* [PROVIDED MATERIAL]
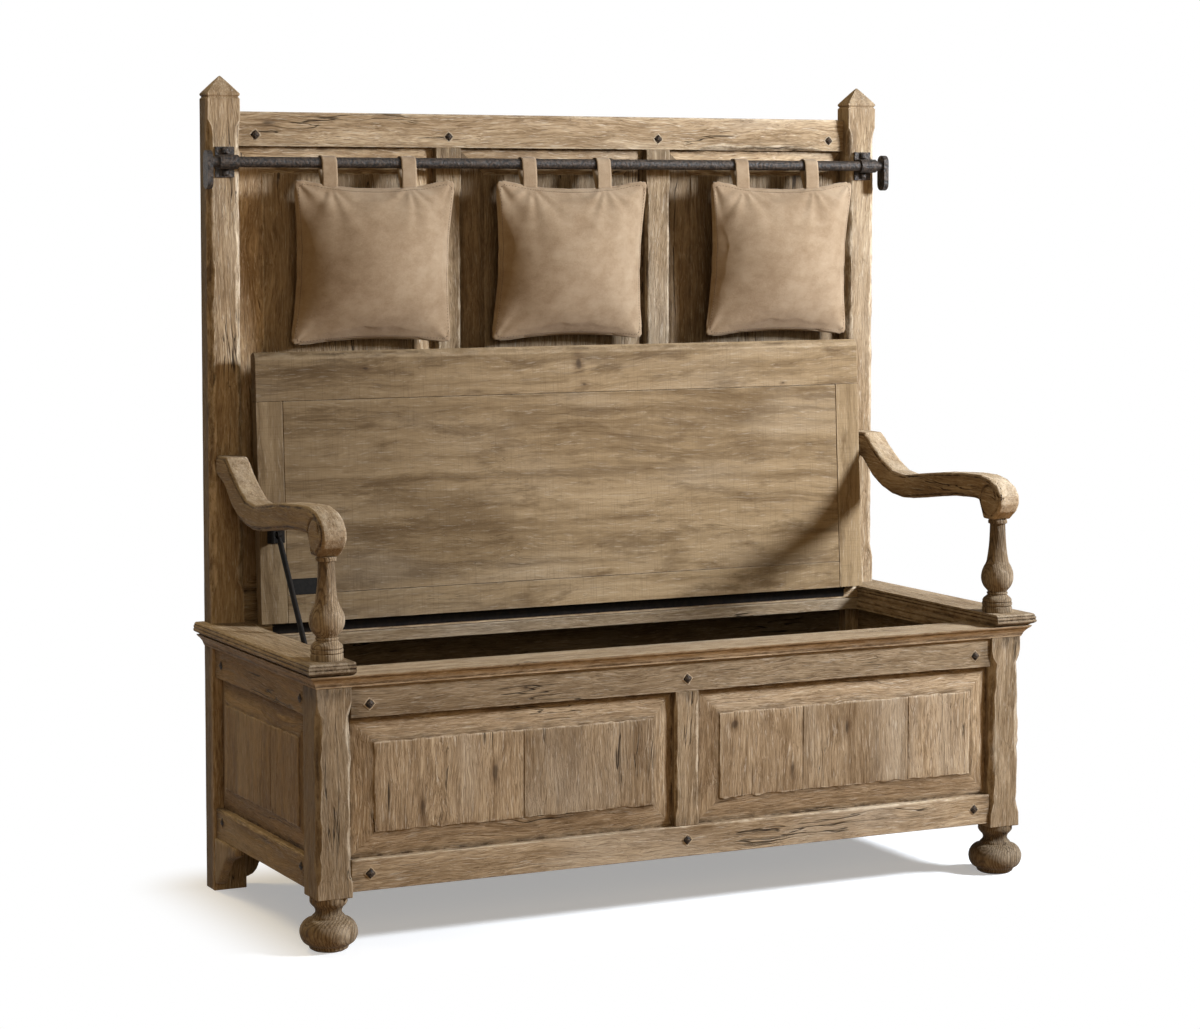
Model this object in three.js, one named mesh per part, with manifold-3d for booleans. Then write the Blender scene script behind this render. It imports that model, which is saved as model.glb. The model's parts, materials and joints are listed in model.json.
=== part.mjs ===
// A high-backed oak settle: a storage chest on bun feet with a hinged seat lid, scroll arms on
// turned balusters, a framed and panelled back between two tall posts, and three suede
// cushions hung by tabs from an iron rod. The lid stands open, held by a telescopic stay.
// Millimetres, +X to the right for someone who faces the bench, +Y to the back, +Z up.
// Lengths below are measured from the floor and from the front faces of the front posts.

import * as THREE from 'three';
import { mergeVertices } from 'three/addons/utils/BufferGeometryUtils.js';
import Module from 'manifold-3d';

const wasm = await Module();
wasm.setup();

// Overall size
const bench_width = 1372;
const bench_depth = 553;
const seat_height = 480;
const board_thickness = 22;
const joint_gap = 0.3;
const cut_overrun = 6;

// Posts and feet
const front_post_side = 62;
const back_post_width = 61;
const back_post_depth = 42;
const post_rise_over_rod = 152;
const bun_height = 88;
const bun_radius = 49;
const pyramid_height = 31;
const pyramid_lip = 3;
const pyramid_tip_share = 0.025;
const neck_groove_height = 6.4;
const neck_groove_depth = 2.5;
const post_arris = 1;
const post_chamfer = 8;
const chamfer_run = 14;
const back_chamfer_top_drop = 26;
const back_chamfer_bottom_rise = 52;
const front_chamfer_inset = 24;
const bracket_reach = 112;
const bracket_thickness = 18;

// Frame-and-panel work
const frame_recess = 5;
const frame_thickness = 28;
const chest_rail_width = 53;
const chest_lift = 8;
const chest_muntin_width = 46;
const back_frame_thickness = 24;
const back_rail_drop = 62;
const back_top_rail_width = 61;
const back_seat_rail_rise = 50;
const back_muntin_width = 50;
const panel_tongue = 6;
const panel_groove_depth = 9;
const chest_bevel_width = 42;
const chest_bevel_depth = 9;
const back_bevel_width = 47;
const back_bevel_depth = 9;
const field_step = 3;
const field_recess = 2;
const chest_back_thickness = 18;
const floor_thickness = 12;

// Seat boards, the moulded frame below them and the lid
const sill_thickness = 21;
const sill_overhang = 15;
const nose_overhang = 21;
const side_ledge = 10;
const front_ledge = 16;
const hinge_set_back = 92;
const back_ledge = 10;
const seat_board_gap = 1;
const lid_side_gap = 4.5;
const lid_lean_degrees = 3.13;
const lid_end_board_width = 50;
const lid_front_board_width = 87;
const lid_back_board_width = 50;

// Lid hinge
const hinge_barrel_radius = 4;
const hinge_pin_radius = 2;
const hinge_leaf_thickness = 1.2;
const hinge_leaf_height = 18;
const hinge_leaf_offset = 0.2;
const hinge_end_inset = 28.5;
const hinge_knuckle_count = 12;

// Telescopic stay
const stay_lid_reach = 160;
const stay_stand_off = 14;
const stay_inset = 30.5;
const stay_front_gap = 43;
const stay_floor_rise = 92;
const stay_tube_radius = 5;
const stay_tube_wall = 1.7;
const stay_tube_end = 290;
const stay_rod_radius = 2.7;
const stay_rod_overlap = 25;
const stay_eye_radius = 7;
const stay_eye_thickness = 6;
const stay_shank_length = 16;
const stay_shank_radius = 3.4;
const stay_end_wall = 6;
const stay_stud_radius = 3;
const stay_plate_thickness = 2.5;
const stay_plate_distance = 9;
const lid_plate_width = 32;
const lid_plate_height = 30;
const floor_bracket_width = 34;
const floor_bracket_foot = 26;

// Arms and balusters
const arm_thickness = 47;
const arm_back_height = 131;
const arm_scroll_overhang = 9;
const arm_arris = 5;
const baluster_height = 170;
const baluster_radius = 30.3;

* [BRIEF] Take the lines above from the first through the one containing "the front posts." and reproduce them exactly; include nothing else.

* [SOLUTION TO THE EXERCISE]
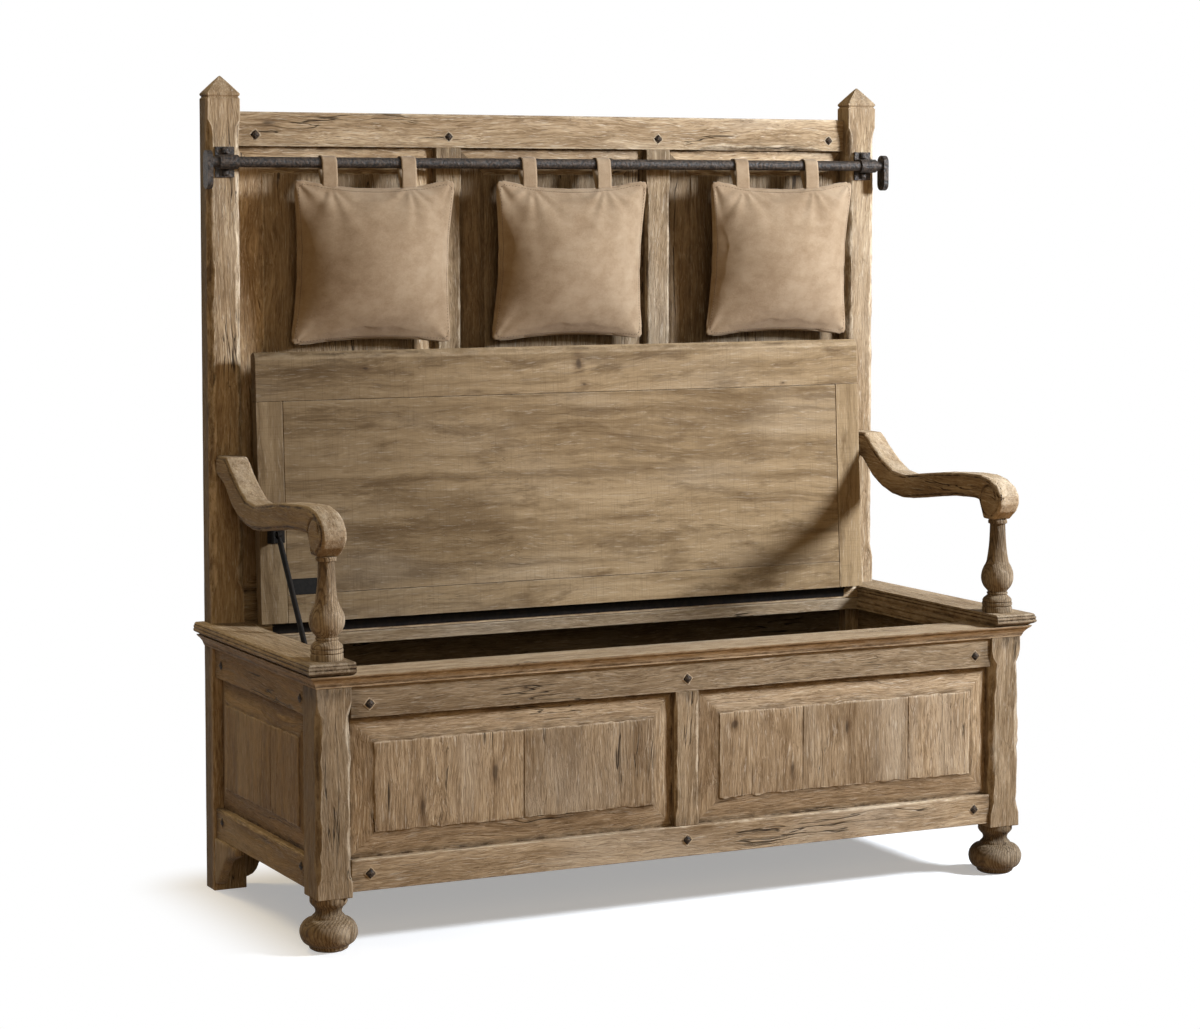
Model this object in three.js, one named mesh per part, with manifold-3d for booleans. Then write the Blender scene script behind this render. It imports that model, which is saved as model.glb. The model's parts, materials and joints are listed in model.json.
=== part.mjs ===
// A high-backed oak settle: a storage chest on bun feet with a hinged seat lid, scroll arms on
// turned balusters, a framed and panelled back between two tall posts, and three suede
// cushions hung by tabs from an iron rod. The lid stands open, held by a telescopic stay.
// Millimetres, +X to the right for someone who faces the bench, +Y to the back, +Z up.
// Lengths below are measured from the floor and from the front faces of the front posts.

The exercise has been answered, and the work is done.